--- START ---
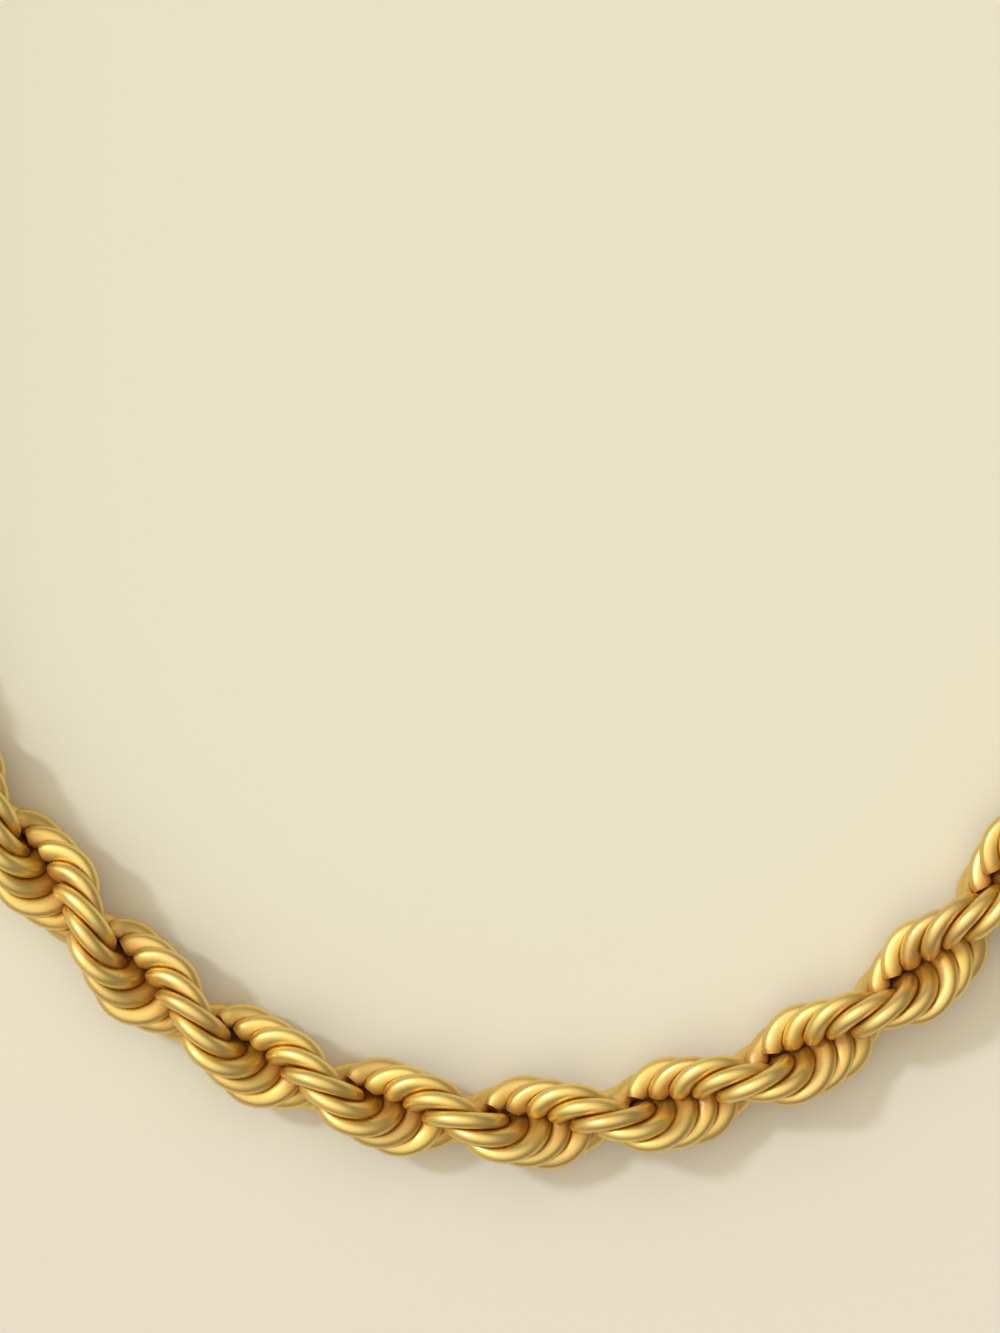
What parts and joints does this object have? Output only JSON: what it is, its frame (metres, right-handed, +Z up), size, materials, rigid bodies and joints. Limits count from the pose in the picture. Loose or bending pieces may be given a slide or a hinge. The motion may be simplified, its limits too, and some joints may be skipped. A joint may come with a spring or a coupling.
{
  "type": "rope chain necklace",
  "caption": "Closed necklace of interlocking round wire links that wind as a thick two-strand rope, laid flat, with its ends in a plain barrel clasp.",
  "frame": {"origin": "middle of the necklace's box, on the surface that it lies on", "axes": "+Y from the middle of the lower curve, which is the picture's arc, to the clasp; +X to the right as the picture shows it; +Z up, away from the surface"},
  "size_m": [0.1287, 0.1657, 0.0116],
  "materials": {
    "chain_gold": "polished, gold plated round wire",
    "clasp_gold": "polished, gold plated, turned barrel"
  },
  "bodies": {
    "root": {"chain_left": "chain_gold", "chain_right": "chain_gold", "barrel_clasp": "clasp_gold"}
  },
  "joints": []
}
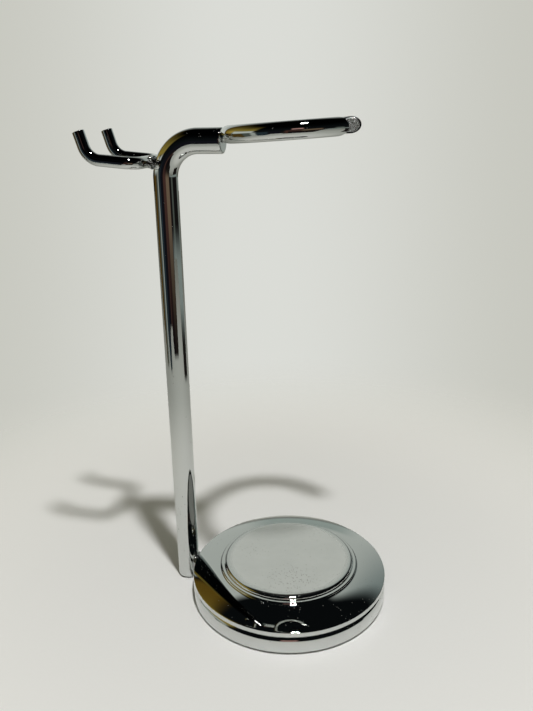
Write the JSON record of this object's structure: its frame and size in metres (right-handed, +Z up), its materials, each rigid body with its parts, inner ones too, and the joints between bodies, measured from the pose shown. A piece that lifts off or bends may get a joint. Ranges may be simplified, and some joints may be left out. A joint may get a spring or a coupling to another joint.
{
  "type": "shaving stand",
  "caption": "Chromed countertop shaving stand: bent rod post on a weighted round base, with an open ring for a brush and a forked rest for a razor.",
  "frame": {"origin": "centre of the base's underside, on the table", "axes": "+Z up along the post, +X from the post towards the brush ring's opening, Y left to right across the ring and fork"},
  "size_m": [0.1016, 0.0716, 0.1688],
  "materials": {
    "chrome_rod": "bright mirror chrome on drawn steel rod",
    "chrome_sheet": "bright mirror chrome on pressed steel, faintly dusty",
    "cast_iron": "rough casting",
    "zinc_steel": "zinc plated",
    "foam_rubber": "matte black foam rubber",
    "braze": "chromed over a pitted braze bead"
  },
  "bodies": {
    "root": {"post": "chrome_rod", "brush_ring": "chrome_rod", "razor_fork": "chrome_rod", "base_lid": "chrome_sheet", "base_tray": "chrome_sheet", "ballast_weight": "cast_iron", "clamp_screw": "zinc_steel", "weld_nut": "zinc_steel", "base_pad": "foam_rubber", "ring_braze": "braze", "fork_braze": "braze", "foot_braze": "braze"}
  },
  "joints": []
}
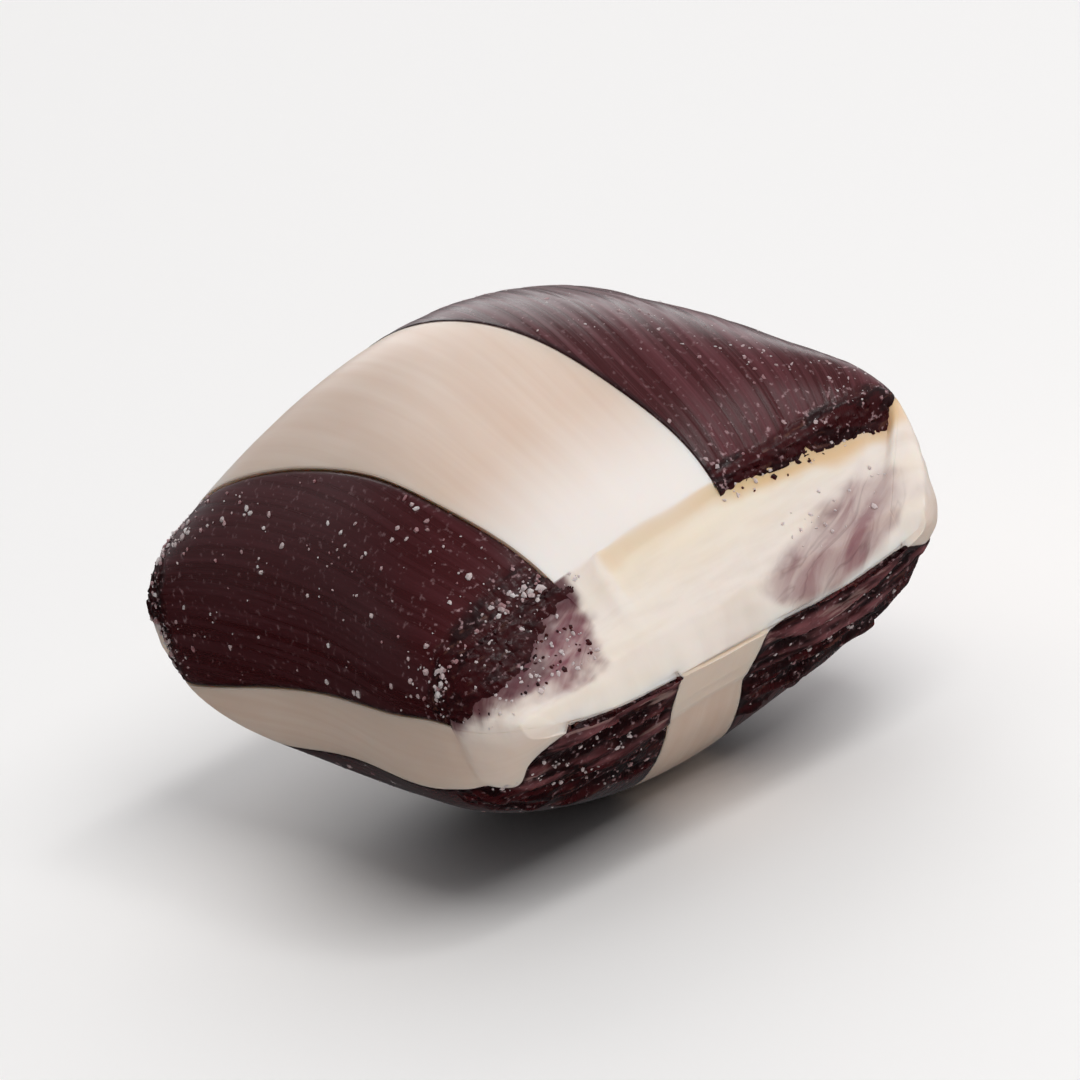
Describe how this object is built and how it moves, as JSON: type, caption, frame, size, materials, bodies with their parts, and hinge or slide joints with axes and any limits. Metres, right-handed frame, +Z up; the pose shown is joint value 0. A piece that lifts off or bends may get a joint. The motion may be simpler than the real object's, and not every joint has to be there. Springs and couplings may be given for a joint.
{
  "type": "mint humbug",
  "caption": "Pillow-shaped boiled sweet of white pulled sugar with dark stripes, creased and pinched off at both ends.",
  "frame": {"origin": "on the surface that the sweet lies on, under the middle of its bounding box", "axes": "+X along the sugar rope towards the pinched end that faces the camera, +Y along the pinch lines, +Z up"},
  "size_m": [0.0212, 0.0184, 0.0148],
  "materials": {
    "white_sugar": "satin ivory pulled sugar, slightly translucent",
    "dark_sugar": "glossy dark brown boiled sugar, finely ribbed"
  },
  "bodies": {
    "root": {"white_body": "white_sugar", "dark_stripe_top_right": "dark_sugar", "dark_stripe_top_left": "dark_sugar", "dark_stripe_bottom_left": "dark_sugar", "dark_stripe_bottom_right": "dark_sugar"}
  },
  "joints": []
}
--- END ---
--- START ---
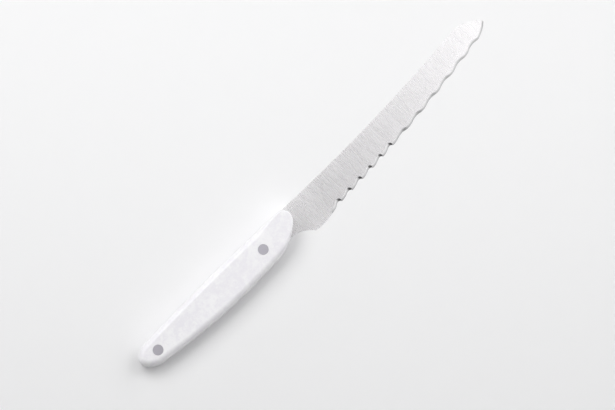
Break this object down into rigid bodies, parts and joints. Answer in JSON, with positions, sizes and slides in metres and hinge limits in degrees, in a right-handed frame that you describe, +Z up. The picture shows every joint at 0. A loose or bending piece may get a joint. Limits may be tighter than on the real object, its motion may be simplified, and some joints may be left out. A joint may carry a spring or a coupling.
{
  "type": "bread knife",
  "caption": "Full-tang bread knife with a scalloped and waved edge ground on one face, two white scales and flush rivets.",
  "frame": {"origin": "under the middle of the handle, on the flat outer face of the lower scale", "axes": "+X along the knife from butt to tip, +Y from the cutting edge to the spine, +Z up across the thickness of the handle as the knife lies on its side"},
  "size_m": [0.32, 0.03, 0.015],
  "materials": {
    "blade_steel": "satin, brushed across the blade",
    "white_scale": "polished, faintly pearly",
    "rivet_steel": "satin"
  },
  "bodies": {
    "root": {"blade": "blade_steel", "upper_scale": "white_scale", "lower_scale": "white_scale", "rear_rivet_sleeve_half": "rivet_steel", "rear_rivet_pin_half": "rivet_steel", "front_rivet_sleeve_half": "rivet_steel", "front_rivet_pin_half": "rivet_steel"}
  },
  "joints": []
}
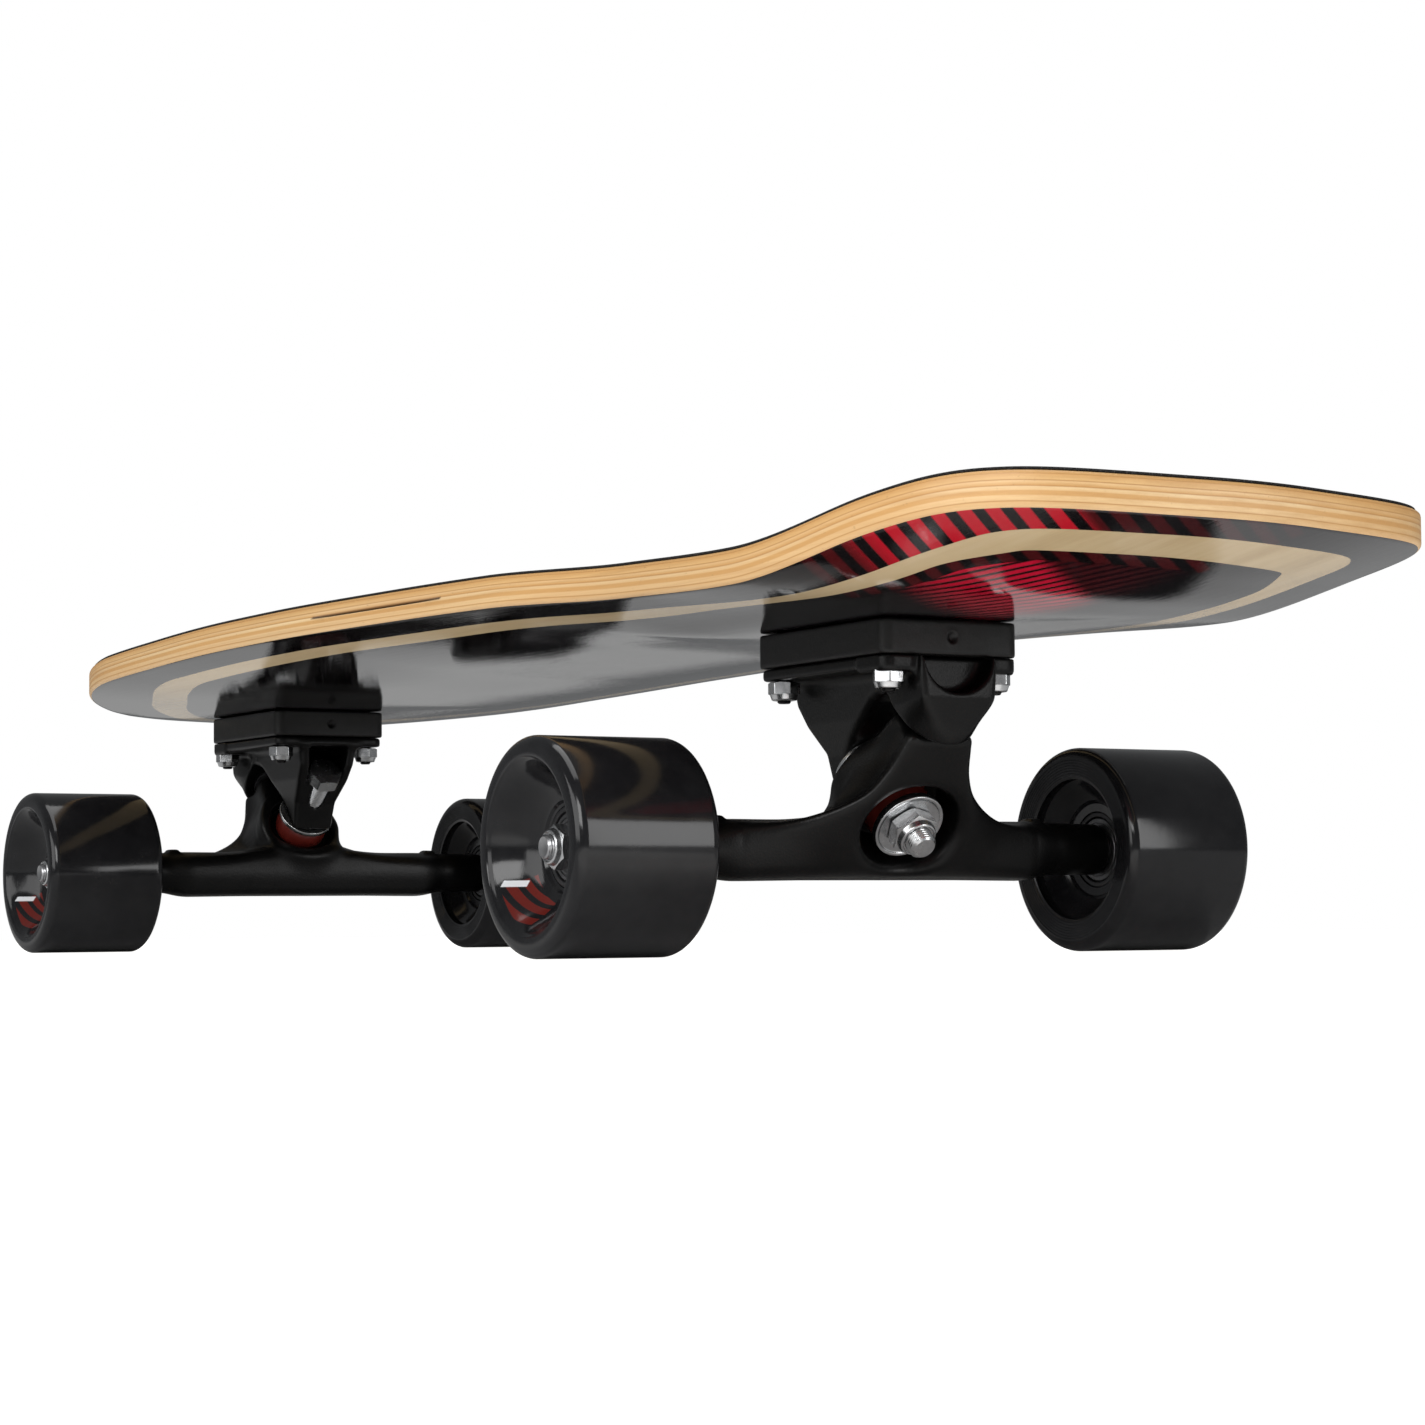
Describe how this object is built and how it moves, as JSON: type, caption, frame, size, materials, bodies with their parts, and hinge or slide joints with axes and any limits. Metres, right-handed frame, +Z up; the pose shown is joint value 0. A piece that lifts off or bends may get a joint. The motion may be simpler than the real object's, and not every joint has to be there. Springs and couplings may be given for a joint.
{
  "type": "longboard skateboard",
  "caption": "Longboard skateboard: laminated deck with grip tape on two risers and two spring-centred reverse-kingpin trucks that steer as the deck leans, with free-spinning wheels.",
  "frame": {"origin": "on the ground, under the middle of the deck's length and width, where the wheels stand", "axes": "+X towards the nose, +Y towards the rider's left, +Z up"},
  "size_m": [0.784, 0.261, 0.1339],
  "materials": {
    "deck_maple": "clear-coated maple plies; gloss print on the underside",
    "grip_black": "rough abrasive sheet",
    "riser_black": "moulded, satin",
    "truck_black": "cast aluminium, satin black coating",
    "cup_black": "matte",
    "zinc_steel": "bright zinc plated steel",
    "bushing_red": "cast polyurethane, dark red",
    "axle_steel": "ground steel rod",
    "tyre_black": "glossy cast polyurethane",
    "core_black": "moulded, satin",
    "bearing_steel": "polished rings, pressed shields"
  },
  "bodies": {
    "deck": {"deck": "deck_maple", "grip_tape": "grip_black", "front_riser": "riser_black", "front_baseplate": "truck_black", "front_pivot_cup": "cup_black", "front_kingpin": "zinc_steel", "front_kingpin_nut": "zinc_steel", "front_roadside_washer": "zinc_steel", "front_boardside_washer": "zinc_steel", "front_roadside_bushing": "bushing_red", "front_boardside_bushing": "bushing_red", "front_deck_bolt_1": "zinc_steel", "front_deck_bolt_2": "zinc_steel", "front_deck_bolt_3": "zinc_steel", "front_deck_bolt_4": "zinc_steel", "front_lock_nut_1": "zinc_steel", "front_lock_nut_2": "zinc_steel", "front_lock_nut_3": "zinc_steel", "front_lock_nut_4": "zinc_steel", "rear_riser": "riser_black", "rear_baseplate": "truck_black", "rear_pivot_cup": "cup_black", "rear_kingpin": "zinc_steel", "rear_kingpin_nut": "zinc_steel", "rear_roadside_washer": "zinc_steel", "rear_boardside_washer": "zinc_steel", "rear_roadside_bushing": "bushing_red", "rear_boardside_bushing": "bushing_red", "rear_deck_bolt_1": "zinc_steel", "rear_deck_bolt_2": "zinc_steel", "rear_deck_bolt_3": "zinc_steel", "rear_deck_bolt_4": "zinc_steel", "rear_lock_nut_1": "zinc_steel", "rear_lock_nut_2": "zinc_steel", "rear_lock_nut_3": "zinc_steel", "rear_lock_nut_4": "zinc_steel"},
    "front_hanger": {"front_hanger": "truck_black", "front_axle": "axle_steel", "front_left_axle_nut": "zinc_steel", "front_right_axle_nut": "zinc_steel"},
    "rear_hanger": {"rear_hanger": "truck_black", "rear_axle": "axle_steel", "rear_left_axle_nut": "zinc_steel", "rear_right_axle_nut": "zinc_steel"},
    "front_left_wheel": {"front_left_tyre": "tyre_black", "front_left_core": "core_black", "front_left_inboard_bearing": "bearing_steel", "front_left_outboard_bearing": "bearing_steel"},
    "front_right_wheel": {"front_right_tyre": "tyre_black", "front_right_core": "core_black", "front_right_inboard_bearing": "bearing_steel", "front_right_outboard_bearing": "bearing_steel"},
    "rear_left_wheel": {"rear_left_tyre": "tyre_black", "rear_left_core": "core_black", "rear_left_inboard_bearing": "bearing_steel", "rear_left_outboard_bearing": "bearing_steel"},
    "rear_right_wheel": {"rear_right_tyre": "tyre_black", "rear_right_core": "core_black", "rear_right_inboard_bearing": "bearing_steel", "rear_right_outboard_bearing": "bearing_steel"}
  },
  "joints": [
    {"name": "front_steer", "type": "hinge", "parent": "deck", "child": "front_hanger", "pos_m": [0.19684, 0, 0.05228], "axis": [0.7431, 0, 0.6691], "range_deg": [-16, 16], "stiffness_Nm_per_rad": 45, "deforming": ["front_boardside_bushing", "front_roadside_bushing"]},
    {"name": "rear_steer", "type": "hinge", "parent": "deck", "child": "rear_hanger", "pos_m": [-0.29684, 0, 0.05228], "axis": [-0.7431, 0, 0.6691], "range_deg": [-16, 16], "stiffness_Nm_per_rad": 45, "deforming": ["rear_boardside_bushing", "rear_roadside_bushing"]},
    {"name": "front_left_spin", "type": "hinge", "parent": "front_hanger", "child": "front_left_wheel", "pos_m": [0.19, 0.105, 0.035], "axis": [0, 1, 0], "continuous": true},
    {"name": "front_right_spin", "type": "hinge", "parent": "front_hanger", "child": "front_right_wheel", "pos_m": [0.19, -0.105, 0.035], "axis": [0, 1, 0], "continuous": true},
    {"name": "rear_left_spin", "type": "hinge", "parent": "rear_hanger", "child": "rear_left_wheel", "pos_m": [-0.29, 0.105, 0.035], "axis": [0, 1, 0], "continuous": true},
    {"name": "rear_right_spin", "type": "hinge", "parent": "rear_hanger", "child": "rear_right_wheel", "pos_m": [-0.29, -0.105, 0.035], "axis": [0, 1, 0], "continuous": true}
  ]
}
--- END ---
--- START ---
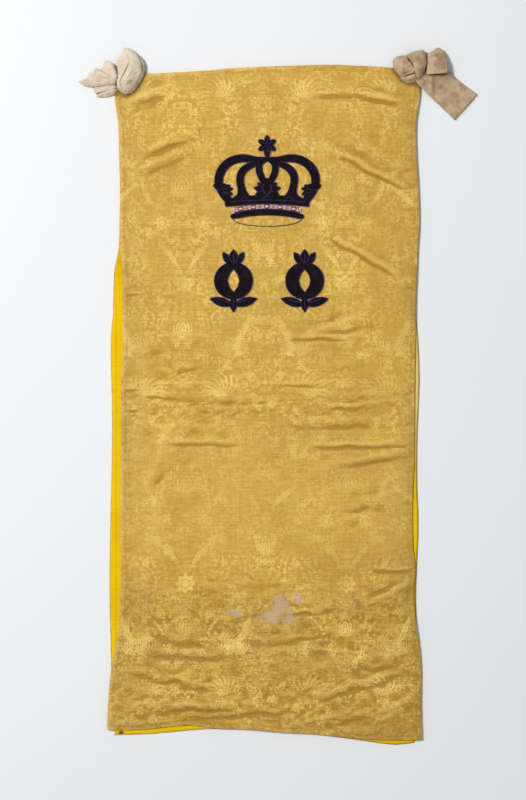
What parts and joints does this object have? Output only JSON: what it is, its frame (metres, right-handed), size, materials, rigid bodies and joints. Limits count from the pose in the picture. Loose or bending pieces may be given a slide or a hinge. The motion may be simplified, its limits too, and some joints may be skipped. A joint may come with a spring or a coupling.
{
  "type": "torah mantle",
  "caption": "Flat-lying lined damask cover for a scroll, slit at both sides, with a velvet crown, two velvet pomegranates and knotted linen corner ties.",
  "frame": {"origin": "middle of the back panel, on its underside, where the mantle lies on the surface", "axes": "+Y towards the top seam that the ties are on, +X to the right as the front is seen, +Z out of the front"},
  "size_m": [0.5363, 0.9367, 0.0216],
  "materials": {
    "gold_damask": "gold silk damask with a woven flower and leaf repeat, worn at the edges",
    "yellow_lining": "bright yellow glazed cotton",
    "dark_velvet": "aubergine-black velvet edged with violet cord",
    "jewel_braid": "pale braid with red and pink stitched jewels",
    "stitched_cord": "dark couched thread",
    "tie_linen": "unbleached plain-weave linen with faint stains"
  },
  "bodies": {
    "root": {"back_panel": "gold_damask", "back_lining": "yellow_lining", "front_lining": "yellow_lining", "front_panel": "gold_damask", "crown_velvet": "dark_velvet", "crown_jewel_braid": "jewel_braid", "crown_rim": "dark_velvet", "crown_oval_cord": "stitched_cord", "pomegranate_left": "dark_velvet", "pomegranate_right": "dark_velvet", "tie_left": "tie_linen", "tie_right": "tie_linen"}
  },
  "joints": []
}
--- END ---
YOUR OBJECTIVE: Your task is to pick out every line with the string "What" and copy it.

REPLY:
What parts and joints does this object have? Output only JSON: what it is, its frame (metres, right-handed, +Z up), size, materials, rigid bodies and joints. Limits count from the pose in the picture. Loose or bending pieces may be given a slide or a hinge. The motion may be simplified, its limits too, and some joints may be skipped. A joint may come with a spring or a coupling.
What parts and joints does this object have? Output only JSON: what it is, its frame (metres, right-handed), size, materials, rigid bodies and joints. Limits count from the pose in the picture. Loose or bending pieces may be given a slide or a hinge. The motion may be simplified, its limits too, and some joints may be skipped. A joint may come with a spring or a coupling.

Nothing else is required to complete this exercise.